- Stated exercise
Return the count of lines with the string "objects" in them, and nothing else.

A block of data
---

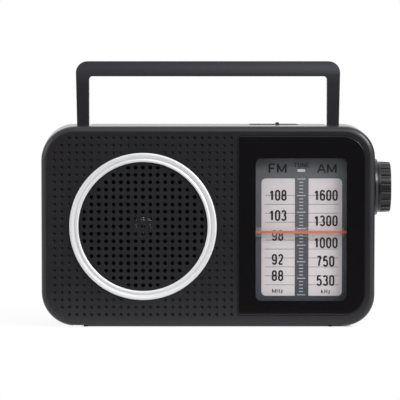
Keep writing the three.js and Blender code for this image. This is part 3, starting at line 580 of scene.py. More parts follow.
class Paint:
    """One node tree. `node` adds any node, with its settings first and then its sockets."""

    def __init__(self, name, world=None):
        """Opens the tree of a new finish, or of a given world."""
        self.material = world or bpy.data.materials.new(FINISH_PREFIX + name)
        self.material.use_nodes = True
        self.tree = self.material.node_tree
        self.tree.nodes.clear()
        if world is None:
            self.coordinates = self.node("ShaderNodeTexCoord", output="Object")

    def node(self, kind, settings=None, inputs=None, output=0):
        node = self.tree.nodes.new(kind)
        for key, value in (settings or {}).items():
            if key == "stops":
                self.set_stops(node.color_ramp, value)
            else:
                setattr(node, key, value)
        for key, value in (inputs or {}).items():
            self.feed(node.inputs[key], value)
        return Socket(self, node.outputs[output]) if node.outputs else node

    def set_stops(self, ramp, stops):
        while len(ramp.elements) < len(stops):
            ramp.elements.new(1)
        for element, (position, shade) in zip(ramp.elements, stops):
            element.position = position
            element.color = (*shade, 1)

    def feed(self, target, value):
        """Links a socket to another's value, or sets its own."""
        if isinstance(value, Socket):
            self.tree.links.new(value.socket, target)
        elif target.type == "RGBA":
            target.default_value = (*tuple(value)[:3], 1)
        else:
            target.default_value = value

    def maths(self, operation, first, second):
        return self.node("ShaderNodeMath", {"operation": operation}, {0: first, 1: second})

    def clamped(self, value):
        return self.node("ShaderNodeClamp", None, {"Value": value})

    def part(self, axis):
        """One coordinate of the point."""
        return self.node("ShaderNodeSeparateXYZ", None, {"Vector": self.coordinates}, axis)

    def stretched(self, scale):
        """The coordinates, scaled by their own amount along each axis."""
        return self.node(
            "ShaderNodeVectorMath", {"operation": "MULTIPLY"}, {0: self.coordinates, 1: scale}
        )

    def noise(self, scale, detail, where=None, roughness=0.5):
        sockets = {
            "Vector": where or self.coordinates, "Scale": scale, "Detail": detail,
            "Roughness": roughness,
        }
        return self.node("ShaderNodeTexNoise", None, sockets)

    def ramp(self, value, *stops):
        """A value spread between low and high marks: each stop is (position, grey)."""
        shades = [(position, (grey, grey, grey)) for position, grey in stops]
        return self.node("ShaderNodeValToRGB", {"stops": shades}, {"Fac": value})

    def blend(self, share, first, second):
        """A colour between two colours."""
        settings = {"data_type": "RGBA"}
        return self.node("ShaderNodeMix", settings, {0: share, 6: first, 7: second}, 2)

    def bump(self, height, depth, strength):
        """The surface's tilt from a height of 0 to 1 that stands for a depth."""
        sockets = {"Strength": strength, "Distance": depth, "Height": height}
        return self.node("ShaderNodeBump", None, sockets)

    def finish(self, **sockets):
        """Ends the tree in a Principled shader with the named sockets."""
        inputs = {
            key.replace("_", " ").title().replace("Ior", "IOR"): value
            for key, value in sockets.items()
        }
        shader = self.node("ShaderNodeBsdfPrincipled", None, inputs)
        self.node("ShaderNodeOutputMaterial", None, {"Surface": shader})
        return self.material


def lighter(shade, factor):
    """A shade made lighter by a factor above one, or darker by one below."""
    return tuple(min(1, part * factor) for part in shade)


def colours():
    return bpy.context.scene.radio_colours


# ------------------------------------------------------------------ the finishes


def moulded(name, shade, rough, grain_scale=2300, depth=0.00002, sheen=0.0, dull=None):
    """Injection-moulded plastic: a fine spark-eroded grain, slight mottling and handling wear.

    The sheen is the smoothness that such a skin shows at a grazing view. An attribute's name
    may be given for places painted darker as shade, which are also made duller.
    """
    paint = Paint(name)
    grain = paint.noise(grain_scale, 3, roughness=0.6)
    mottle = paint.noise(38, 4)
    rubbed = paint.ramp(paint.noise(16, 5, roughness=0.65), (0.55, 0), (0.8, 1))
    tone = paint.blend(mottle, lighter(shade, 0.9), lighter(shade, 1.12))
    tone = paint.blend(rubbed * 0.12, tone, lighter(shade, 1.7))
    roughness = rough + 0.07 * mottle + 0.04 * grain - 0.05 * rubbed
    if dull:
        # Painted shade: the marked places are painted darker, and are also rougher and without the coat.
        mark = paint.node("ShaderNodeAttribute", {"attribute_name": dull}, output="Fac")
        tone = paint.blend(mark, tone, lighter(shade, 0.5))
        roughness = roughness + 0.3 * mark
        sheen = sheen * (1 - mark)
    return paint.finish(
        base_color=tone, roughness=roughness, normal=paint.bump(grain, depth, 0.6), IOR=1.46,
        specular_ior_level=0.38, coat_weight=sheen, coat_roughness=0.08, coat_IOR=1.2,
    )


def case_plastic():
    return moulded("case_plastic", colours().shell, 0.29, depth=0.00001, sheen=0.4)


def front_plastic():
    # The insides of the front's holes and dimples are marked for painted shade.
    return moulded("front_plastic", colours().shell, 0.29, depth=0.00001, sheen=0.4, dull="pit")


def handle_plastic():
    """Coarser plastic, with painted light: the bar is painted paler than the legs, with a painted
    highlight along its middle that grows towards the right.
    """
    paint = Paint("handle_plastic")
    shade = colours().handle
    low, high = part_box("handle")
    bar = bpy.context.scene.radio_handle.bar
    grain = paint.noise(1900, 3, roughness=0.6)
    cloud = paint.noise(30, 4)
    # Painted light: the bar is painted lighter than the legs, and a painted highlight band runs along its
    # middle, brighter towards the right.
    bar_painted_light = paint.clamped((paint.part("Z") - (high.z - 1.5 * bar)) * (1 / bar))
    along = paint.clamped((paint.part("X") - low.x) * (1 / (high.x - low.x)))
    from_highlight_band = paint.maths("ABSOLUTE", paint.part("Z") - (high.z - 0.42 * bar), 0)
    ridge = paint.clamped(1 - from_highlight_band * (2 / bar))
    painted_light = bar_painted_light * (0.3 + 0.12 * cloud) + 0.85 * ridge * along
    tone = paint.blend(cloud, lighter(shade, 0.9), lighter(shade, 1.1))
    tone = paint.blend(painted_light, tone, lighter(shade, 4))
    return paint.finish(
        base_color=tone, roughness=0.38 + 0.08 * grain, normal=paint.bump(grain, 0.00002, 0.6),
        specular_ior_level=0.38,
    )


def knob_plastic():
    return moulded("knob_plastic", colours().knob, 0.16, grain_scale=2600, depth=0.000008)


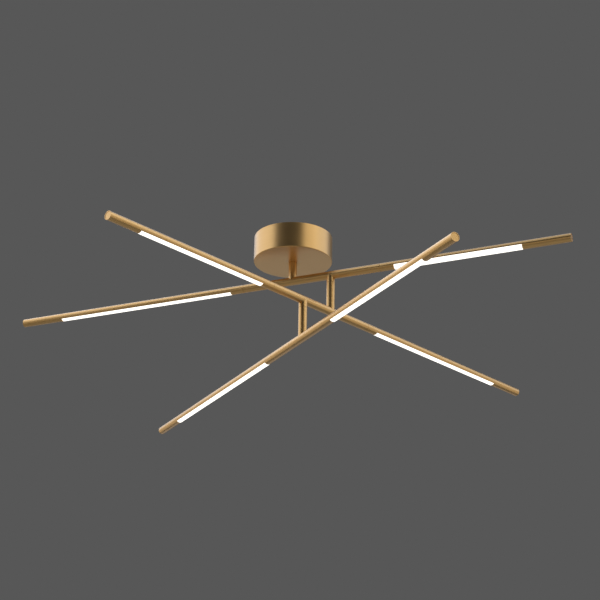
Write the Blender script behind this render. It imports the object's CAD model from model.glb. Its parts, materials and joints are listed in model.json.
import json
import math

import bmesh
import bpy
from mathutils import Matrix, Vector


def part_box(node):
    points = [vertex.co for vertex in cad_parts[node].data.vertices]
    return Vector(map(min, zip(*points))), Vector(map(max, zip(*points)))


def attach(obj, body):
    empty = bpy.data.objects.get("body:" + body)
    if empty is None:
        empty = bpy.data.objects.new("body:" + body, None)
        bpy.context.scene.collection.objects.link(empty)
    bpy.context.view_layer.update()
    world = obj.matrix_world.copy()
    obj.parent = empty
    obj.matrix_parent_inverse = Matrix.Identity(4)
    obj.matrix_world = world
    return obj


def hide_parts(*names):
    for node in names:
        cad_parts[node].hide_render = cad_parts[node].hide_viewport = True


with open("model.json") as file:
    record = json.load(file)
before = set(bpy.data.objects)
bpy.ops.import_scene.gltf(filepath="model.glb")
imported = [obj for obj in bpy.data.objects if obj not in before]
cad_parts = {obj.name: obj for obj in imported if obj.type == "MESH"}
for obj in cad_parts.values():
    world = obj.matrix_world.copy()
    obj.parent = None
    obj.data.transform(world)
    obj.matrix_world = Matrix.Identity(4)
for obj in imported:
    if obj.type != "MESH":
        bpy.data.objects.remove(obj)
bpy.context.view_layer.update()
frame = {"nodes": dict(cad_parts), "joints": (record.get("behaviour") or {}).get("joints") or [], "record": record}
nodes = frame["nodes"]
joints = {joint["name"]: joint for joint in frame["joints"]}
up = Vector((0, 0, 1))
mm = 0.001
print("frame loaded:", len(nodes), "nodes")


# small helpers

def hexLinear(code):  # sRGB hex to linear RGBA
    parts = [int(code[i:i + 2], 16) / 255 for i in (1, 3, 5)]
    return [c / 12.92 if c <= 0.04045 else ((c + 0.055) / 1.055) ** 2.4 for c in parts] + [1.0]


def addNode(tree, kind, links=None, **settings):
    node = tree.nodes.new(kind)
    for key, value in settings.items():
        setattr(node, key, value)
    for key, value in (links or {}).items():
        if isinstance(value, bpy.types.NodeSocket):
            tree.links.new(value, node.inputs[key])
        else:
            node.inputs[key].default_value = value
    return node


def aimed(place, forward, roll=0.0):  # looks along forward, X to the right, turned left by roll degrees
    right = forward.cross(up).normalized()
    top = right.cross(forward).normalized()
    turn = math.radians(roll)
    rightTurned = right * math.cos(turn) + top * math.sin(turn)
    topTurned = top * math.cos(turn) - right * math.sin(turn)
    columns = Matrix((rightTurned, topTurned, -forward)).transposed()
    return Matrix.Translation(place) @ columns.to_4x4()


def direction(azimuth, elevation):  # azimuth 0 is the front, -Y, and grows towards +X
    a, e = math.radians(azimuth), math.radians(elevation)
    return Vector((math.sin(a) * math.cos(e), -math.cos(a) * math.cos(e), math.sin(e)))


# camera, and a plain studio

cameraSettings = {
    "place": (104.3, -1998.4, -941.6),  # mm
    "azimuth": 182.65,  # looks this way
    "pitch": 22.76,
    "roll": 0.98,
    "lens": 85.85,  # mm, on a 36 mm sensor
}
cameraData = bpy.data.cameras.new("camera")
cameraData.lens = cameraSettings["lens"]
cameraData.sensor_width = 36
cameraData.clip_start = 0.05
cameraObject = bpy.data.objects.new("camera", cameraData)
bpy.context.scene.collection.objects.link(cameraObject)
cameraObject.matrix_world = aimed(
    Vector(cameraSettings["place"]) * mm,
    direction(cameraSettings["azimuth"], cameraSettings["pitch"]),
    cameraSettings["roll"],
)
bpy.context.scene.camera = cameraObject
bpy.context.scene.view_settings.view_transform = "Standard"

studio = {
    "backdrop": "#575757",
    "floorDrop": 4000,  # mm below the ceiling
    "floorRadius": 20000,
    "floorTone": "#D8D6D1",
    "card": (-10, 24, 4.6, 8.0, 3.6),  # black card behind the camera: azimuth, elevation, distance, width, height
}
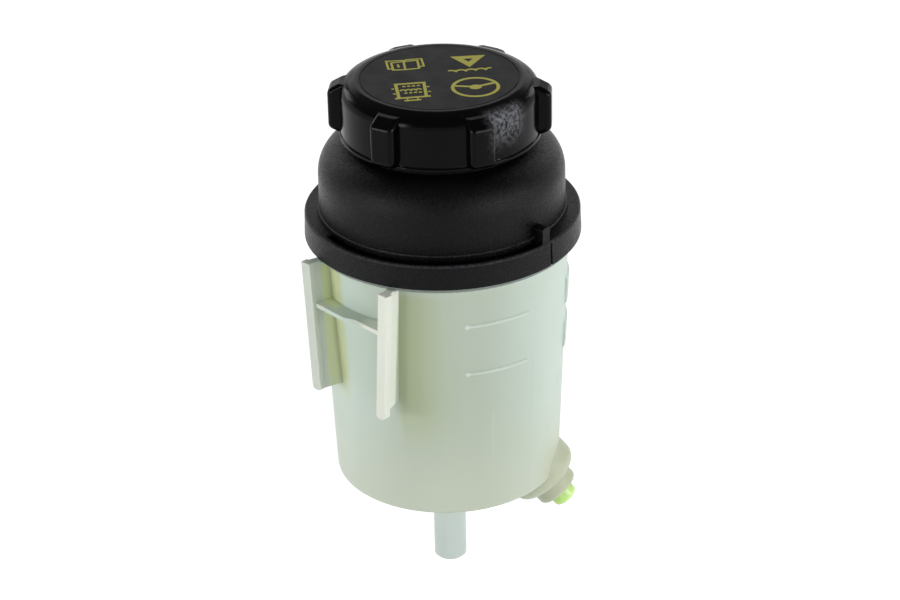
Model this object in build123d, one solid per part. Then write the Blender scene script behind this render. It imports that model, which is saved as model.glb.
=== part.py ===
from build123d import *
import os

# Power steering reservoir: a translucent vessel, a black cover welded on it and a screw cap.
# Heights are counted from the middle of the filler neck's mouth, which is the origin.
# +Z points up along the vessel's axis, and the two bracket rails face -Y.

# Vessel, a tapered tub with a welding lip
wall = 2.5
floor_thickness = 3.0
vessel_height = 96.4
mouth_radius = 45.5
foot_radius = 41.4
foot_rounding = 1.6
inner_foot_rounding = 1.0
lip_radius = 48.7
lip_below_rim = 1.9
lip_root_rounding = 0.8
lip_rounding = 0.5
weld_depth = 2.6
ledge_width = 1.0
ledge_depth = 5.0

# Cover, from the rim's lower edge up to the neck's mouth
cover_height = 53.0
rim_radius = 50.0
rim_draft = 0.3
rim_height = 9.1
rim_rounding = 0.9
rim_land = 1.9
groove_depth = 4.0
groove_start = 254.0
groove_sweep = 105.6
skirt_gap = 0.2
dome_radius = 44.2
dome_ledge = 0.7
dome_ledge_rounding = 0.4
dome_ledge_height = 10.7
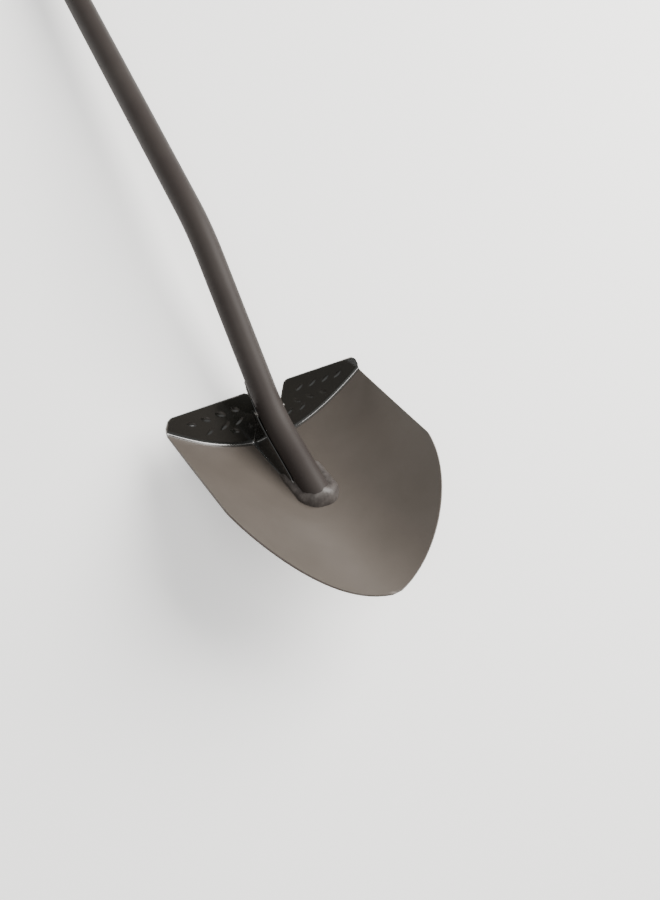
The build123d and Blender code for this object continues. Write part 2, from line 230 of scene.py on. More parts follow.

---

- Response to the exercise
8